■ GOAL
Set down exactly the lines of the listing below, please, beginning with the first and ending with the line that holds "the floor, the".

■ DATASET SECTION
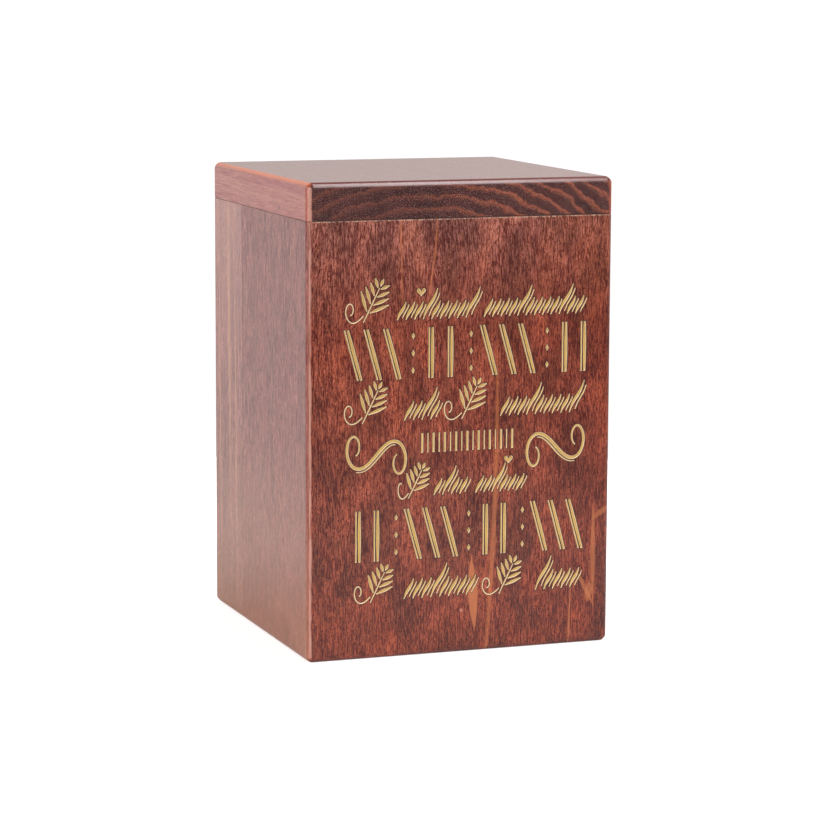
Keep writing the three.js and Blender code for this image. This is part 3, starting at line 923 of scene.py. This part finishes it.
class URN_OT_stage(bpy.types.Operator):
    """Sets up the floor, the lights and the camera"""

    bl_idname = "urn.stage"
    bl_label = "Stage"

    def execute(self, context):
        scene = context.scene
        colours = scene.urn_colours

        shape = bmesh.new()
        bmesh.ops.create_circle(shape, cap_ends=True, segments=96, radius=FLOOR_RADIUS)
        # A light table: lit from below, and so bright that the camera sees plain white. The
        # box gets only a little of its glow.
        to_box, more_to_camera = 0.09, 0.6
        material, tree = new_material("backlit_white_acrylic_floor")
        seen = node(tree, "ShaderNodeLightPath", output="Is Camera Ray")
        glow = node(tree, "ShaderNodeMath", MULTIPLY_ADD, {
            0: seen, 1: more_to_camera, 2: to_box,
        })
        acrylic = node(tree, "ShaderNodeBsdfPrincipled", {}, {
            "Base Color": opaque(colours.floor), "Roughness": 0.9,
            "Emission Color": opaque(colours.floor), "Emission Strength": glow,
        })
        node(tree, "ShaderNodeOutputMaterial", {}, {"Surface": acrylic})
        floor = to_object("studio_floor", shape, material)

        camera = bpy.data.objects.new("camera", bpy.data.cameras.new("camera"))
        scene.collection.objects.link(camera)
        camera.location = CAMERA_PLACE
        turn = Matrix.Rotation(math.radians(CAMERA_HEADING), 4, "Z")
        tilt = Matrix.Rotation(math.radians(90 - CAMERA_TILT), 4, "X")
        roll = Matrix.Rotation(math.radians(CAMERA_ROLL), 4, "Z")
        camera.rotation_euler = (turn @ tilt @ roll).to_euler()
        camera.data.lens = CAMERA_LENS
        camera.data.sensor_width = CAMERA_FILM
        scene.camera = camera

        world = bpy.data.worlds.new("light_tent")
        world.use_nodes = True
        tree = world.node_tree
        tree.nodes.clear()
        add = partial(node, tree)
        way = add("ShaderNodeTexCoord", output="Generated")
        glow = 0.0
        for side, start, stop, strength in (
            (Vector((-1, 0.3, 0)), 0.1, 0.9, 0.3),
            (Vector((-0.15, 1, 0)), 0.3, 0.95, 0.56),
            (Vector((1, 0.2, 0)), 0.1, 0.9, 0.35),
        ):
            facing = add("ShaderNodeVectorMath", {"operation": "DOT_PRODUCT"}, {
                0: way, 1: side.normalized(),
            }, "Value")
            lit = add("ShaderNodeMapRange", {}, {
                "Value": facing, "From Min": start, "From Max": stop, "To Max": strength,
            })
            glow = add("ShaderNodeMath", ADD, {0: glow, 1: lit})
        # The screens stand upright, so their light fades overhead and underfoot. The tent's
        # own light is weak, and the camera sees a plain white backdrop in its place.
        tent_light, backdrop = 0.25, 1.05
        lift = add("ShaderNodeSeparateXYZ", {}, {0: way}, "Z")
        steep = add("ShaderNodeMath", ABSOLUTE, {0: lift})
        upright = add("ShaderNodeMapRange", {}, {
            "Value": steep, "From Min": 0.3, "From Max": 0.55, "To Min": 1, "To Max": 0.25,
        })
        strength = add("ShaderNodeMath", MULTIPLY_ADD, {0: glow, 1: upright, 2: tent_light})
        white = (1, 1, 1, 1)
        tent = add("ShaderNodeBackground", {}, {"Color": white, "Strength": strength})
        plain = add("ShaderNodeBackground", {}, {"Color": white, "Strength": backdrop})
        seen = add("ShaderNodeLightPath", output="Is Camera Ray")
        mixed = add("ShaderNodeMixShader", {}, {0: seen, 1: tent, 2: plain})
        add("ShaderNodeOutputWorld", {}, {"Surface": mixed})
        scene.world = world

        # Each softbox: where it stands, what it points at, its sides and its power in watts
        for name, spot, aim, sides, power in (
            ("overhead_softbox", (0.42, -0.55, 1.3), (0.42, 0, 0.24), (0.22, 1.3), 23),
            ("front_softbox", (-1.0, -1.7, 1.2), (0, 0, 0.12), (0.7, 0.7), 4),
            ("left_softbox", (-1.7, -0.2, 0.55), (0, 0, 0.12), (1.2, 1.2), 14.5),
            ("far_softbox", (1.5, 1.3, 1.0), (0, 0, 0.12), (0.9, 0.9), 10),
        ):
            lamp = bpy.data.lights.new(name, "AREA")
            lamp.shape = "RECTANGLE"
            lamp.size, lamp.size_y = sides
            lamp.energy = power
            light = bpy.data.objects.new(name, lamp)
            light.location = spot
            way = Vector(aim) - Vector(spot)
            light.rotation_euler = way.to_track_quat("-Z", "Y").to_euler()
            light.visible_camera = False
            scene.collection.objects.link(light)
        scene.view_settings.view_transform = "Standard"
        return {"FINISHED"}


# The front's pale patches, under the fine fibres, and its pale grain lines, over them. Each
# has, in millimetres: across, up, half length and half width, then slope, bow, soft edge and
# strength.
FRONT_PATCHES = (
    (53, 218, 42, 7, 0.28, 0, 4, 0.7),
    (71, 208, 40, 9, 0, 0, 5, 0.9),
    (27.5, 100, 16, 3, 0.1, 0, 3, 0.6),
    (77, 125, 24, 2.5, 0, 0, 3, 0.5),
    (17.8, 66, 76, 1.8, 0.04, -1.6, 1.6, 0.6),
)
FRONT_STREAKS = (
    (17.8, 66, 72, 0.7, 0.04, -1.6, 0.9, 0.45),
    (6.6, 30.5, 17.5, 2.1, -0.05, 0, 0.8, 0.75),
    (72.5, 46, 23, 0.9, 0, 0, 0.7, 0.5),
    (76.5, 68, 3.5, 2.0, 1.2, 0, 0.9, 0.45),
    (67.7, 30, 8, 0.8, -0.5, 0, 0.7, 0.5),
    (70.2, 27, 5, 1.5, 0.1, 0, 0.7, 0.5),
    (59.7, 14, 19, 0.3, 0.03, 0, 0.3, 0.65),
    (-14.6, 204, 21, 0.25, 0.11, -1.5, 0.3, 0.55),
    (-32.4, 205, 25, 0.3, -0.02, 0, 0.4, 0.35),
)

# Small spots: a dab of filler near the front's foot and a pin knot in the lid's left side,
# each with its place, radius and strength
FILLER_DABS = ((Vector((0.4 * MM, -HALF_DEPTH, 21.8 * MM)), 1.1 * MM, 0.6),)
PIN_KNOTS = ((Vector((-HALF_WIDTH, -36 * MM, SEAM + 3.5 * MM)), 1.5 * MM, 0.6),)


class URN_OT_front_board(bpy.types.Operator):
    """Makes the engraved front board"""

    bl_idname = "urn.front_board"
    bl_label = "Front board"

    def execute(self, context):
        scene = context.scene
        colours = scene.urn_colours
        tones = mahogany_tones(colours)

        def finish(figure):
            height, across = figure.axes["Z"], figure.axes["X"]
            figure.blotches(0.26)
            # The first two tints are painted shade: the front grows darker and warmer below its
            # top and again towards its foot. The third darkens it towards the right.
            for tint, value, start, stop in (
                (colours.low_painted_shade, height, SEAM, 0.75 * SEAM),
                (colours.foot_painted_shade, height, 0.35 * SEAM, 0.1 * SEAM),
                (colours.right_tint, across, 0, HALF_WIDTH),
            ):
                figure.cover(tint, value, start, stop, 1, blend="MULTIPLY")
            figure.streaks("X", colours.bare_streak, FRONT_STREAKS)
            figure.spots(colours.bare_edge, FILLER_DABS)
            # Painted highlight: a pale dotted line along the front's eased top edge, under the
            # seam
            figure.seam_line(SEAM - 0.4 * MM, 0.15 * MM, colours.gold_painted_highlight, 0.5, True)
            figure.edge_wear_and_shade(worn_uprights(colours))

        wood = stained_wood(
            "stained_hardwood_front", 2, tones, 0, 1.45, patches=FRONT_PATCHES, finish=finish
        )
        shape = wall_shape(scene.urn_sizes, Vector((0, -1, 0)))
        piece = to_object("front_board_wood", shape, wood)
        cut_rebate(piece, scene.urn_sizes)
        paints = [
            scorched_wood(colours),
            # The walls' paler paint is a painted highlight
            gold_paint("pale_gold_painted_highlight_on_walls", colours.gold_painted_highlight),
            gold_paint("gold_acrylic_on_floors", colours.gold),
        ]
        engrave(piece, scene.urn_engraving, paints)
        finish_piece(piece, "front_board")
        return {"FINISHED"}


# The grain lines of the hidden sides, which are plainer, written like the front's
RIGHT_STREAKS = ((22, 130, 90, 1.6, 0.03, 2, 1.0, 0.5), (-41, 40, 30, 1.2, -0.03, 0, 0.6, 0.6))
BACK_STREAKS = ((-36, 160, 70, 2.2, -0.05, 1, 1.2, 0.5), (48, 70, 55, 0.8, 0.02, 2, 0.5, 0.6))


class URN_OT_plain_boards(bpy.types.Operator):
    """Makes the right and back boards"""

    bl_idname = "urn.plain_boards"
    bl_label = "Right and back boards"

    def execute(self, context):
        scene = context.scene
        colours = scene.urn_colours
        tones = mahogany_tones(colours)
        for name, facing, axis, streaks, shift in (
            ("right_board", Vector((1, 0, 0)), "Y", RIGHT_STREAKS, 11),
            ("back_board", Vector((0, 1, 0)), "X", BACK_STREAKS, 23),
        ):

            def finish(figure):
                figure.blotches(0.2)
                figure.streaks(axis, colours.bare_streak, streaks)
                figure.edge_wear_and_shade((("X", "Y", 1, colours.bare_edge, 0.8, 1, 0.6),))

            wood = stained_wood(f"stained_hardwood_{name}", 2, tones, shift, 0.9, 1.4, (), finish)
            piece = to_object(f"{name}_wood", wall_shape(scene.urn_sizes, facing), wood)
            cut_rebate(piece, scene.urn_sizes)
            finish_piece(piece, name)
        return {"FINISHED"}


# The grain lines of the left side's rear strip, written like the front's
REAR_STREAKS = (
    (53, 175, 90, 1.6, 0.01, 0, 1.6, 0.5),
    (41, 110, 110, 0.6, 0.02, 1, 0.6, 0.5),
    (70, 120, 120, 0.5, 0.01, 0, 0.5, 0.5),
)


class URN_OT_left_strips(bpy.types.Operator):
    """Makes the two strips that are glued into the left side"""

    bl_idname = "urn.left_strips"
    bl_label = "Left strips"

    def execute(self, context):
        scene = context.scene
        colours = scene.urn_colours
        front_tones = (colours.side_stain, colours.side_bloom, 0)
        rear_tones = (colours.rear_stain, colours.side_pale, 0.28)
        for name, edge, away, (stain, pale, reflection_share), streaks, shift, stretch in (
            ("left_front_strip", STRIP_BREAK, 1, front_tones, (), 31, 1.8),
            ("left_rear_strip", STRIP_START, -1, rear_tones, REAR_STREAKS, 47, 2.2),
        ):
            tones = (colours.deep_stain, stain, colours.thin_stain, pale)

            def finish(figure):
                # Painted light: the strips grow paler and warmer towards their foot
                figure.cover(colours.side_pale, figure.axes["Z"], 0.5 * SEAM, 0, 0.35)
                # Painted reflection: the rear strip grows paler and greyer towards its top
                figure.cover(colours.rear_painted_reflection, figure.axes["Z"], 0.4 * SEAM, SEAM, reflection_share)
                figure.streaks("Y", colours.side_pale, streaks)
                figure.edge_wear_and_shade(worn_uprights(colours))

            wood = stained_wood(
                f"stained_hardwood_{name}", 2, tones, shift, 1.3, stretch, finish=finish
            )
            shape = wall_shape(scene.urn_sizes, Vector((-1, 0, 0)))
            cut_away(shape, Vector((0, edge, 0)), Vector((0, away, 0)))
            piece = to_object(f"{name}_wood", shape, wood)
            cut_rebate(piece, scene.urn_sizes)
            finish_piece(piece, name)
        return {"FINISHED"}


class URN_OT_bottom_board(bpy.types.Operator):
    """Makes the bottom board"""

    bl_idname = "urn.bottom_board"
    bl_label = "Bottom board"

    def execute(self, context):
        colours = context.scene.urn_colours
        tones = mahogany_tones(colours)
        wood = stained_wood("stained_hardwood_bottom", 0, tones, 59)
        shape = rounded_block(BOTTOM_LOW, BOTTOM_HIGH, 0.2 * MM, 2)
        finish_piece(to_object("bottom_board_wood", shape, wood), "bottom_board")
        return {"FINISHED"}


class URN_OT_lid(bpy.types.Operator):
    """Makes the lift-off lid with its tongue"""

    bl_idname = "urn.lid"
    bl_label = "Lid"

    def execute(self, context):
        scene = context.scene
        sizes, colours = scene.urn_sizes, scene.urn_colours
        tones = (colours.side_stain, colours.lid_stain, colours.thin_stain, colours.side_pale)

        def finish(figure):
            figure.cover(colours.lid_top, figure.facing["Z"], 0.75, 0.97, 0.85)
            figure.end_grain(
                colours.end_grain, colours.end_pore, colours.end_ring, colours.end_speck
            )
            figure.spots(colours.scorch, PIN_KNOTS)
            # Painted shade: a dark line along the lid's eased lower edge, at the seam
            figure.seam_line(SEAM + 0.2 * MM, 0.25 * MM, colours.scorch, 0.9, False)
            figure.edge_wear_and_shade((
                # Painted dark reflection on the upper part of the rounded top front edge
                ("Y", "Z", -1, colours.painted_dark_reflection, 0.1, 0.4, 0.85),
                ("X", "Z", -1, colours.worn_edge, 0.25, 0.95, 0.95),
                ("Y", "X", 1, colours.rubbed_red, 0.55, 0.85, 0.7),
                ("X", "Y", 1, colours.bare_edge, 0.6, 0.9, 0.9),
                ("X", "Y", -1, colours.rubbed_red, 0.5, 0.9, 0.5),
            ))

        wood = stained_wood("stained_hardwood_lid", 1, tones, 67, 0.85, 5, finish=finish)
        shape = rounded_block(CAD_LOW, CAD_HIGH, sizes.edge_round, EDGE_STEPS)
        cut_away(shape, Vector((0, 0, SEAM)), Vector((0, 0, -1)), sizes.seam_ease)
        piece = to_object("lid_wood", shape, wood)

        half = Vector((
            HALF_WIDTH - WALL - sizes.tongue_clearance,
            HALF_DEPTH - WALL - sizes.tongue_clearance,
            0,
        ))
        tongue = rounded_block(
            -half + Vector((0, 0, TONGUE_FOOT)), half + Vector((0, 0, (SEAM + TOP) / 2)), 0, 1
        )
        upright = [e for e in tongue.edges if abs(e.verts[0].co.z - e.verts[1].co.z) > MM]
        round_over(tongue, upright, sizes.tongue_round, EDGE_STEPS)
        foot = [e for e in tongue.edges if max(v.co.z for v in e.verts) < TONGUE_FOOT + MM / 10]
        round_over(tongue, foot, sizes.tongue_ease, EASE_STEPS)
        combine(piece, [to_object("tongue", tongue, wood)], "UNION")
        finish_piece(piece, "lid")
        return {"FINISHED"}


class URN_PT_sidebar(bpy.types.Panel):
    """Lists the urn box's steps, sizes and colours"""

    bl_idname = "URN_PT_sidebar"
    bl_label = "Urn box"
    bl_space_type = "VIEW_3D"
    bl_region_type = "UI"
    bl_category = "Urn box"

    def draw(self, context):
        for operator in OPERATORS:
            self.layout.operator(operator.bl_idname)
        for group in GROUPS:
            values = getattr(context.scene, group)
            for name in values.__annotations__:
                self.layout.prop(values, name)


OPERATORS = (
    URN_OT_stage,
    URN_OT_front_board,
    URN_OT_plain_boards,
    URN_OT_left_strips,
    URN_OT_bottom_board,
    URN_OT_lid,
)
GROUPS = {"urn_sizes": UrnSizes, "urn_engraving": UrnEngraving, "urn_colours": UrnColours}


def register():
    for group_class in GROUPS.values():
        bpy.utils.register_class(group_class)
    for name, group_class in GROUPS.items():
        setattr(bpy.types.Scene, name, bpy.props.PointerProperty(type=group_class))
    for listed in (*OPERATORS, URN_PT_sidebar):
        bpy.utils.register_class(listed)


def unregister():
    for listed in (URN_PT_sidebar, *reversed(OPERATORS)):
        bpy.utils.unregister_class(listed)
    for name, group_class in reversed(GROUPS.items()):
        delattr(bpy.types.Scene, name)
        bpy.utils.unregister_class(group_class)


def main():
    """Builds the whole box."""
    register()
    for operator in OPERATORS:
        group, name = operator.bl_idname.split(".")
        getattr(getattr(bpy.ops, group), name)()


if __name__ == "__main__":
    main()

■ PROBLEM SOLUTION
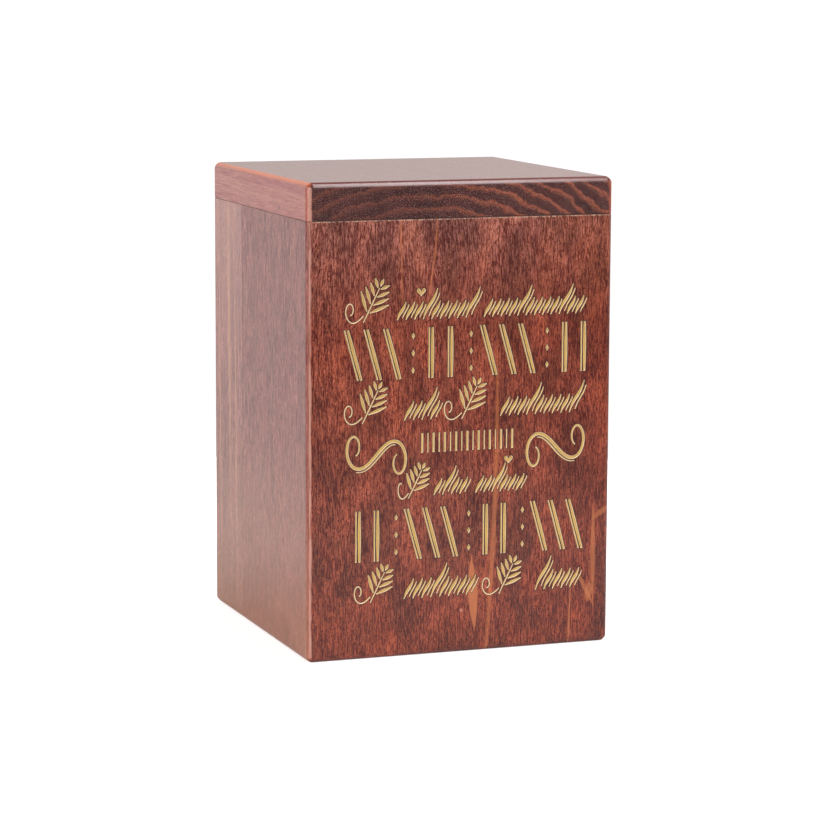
Keep writing the three.js and Blender code for this image. This is part 3, starting at line 923 of scene.py. This part finishes it.
class URN_OT_stage(bpy.types.Operator):
    """Sets up the floor, the lights and the camera"""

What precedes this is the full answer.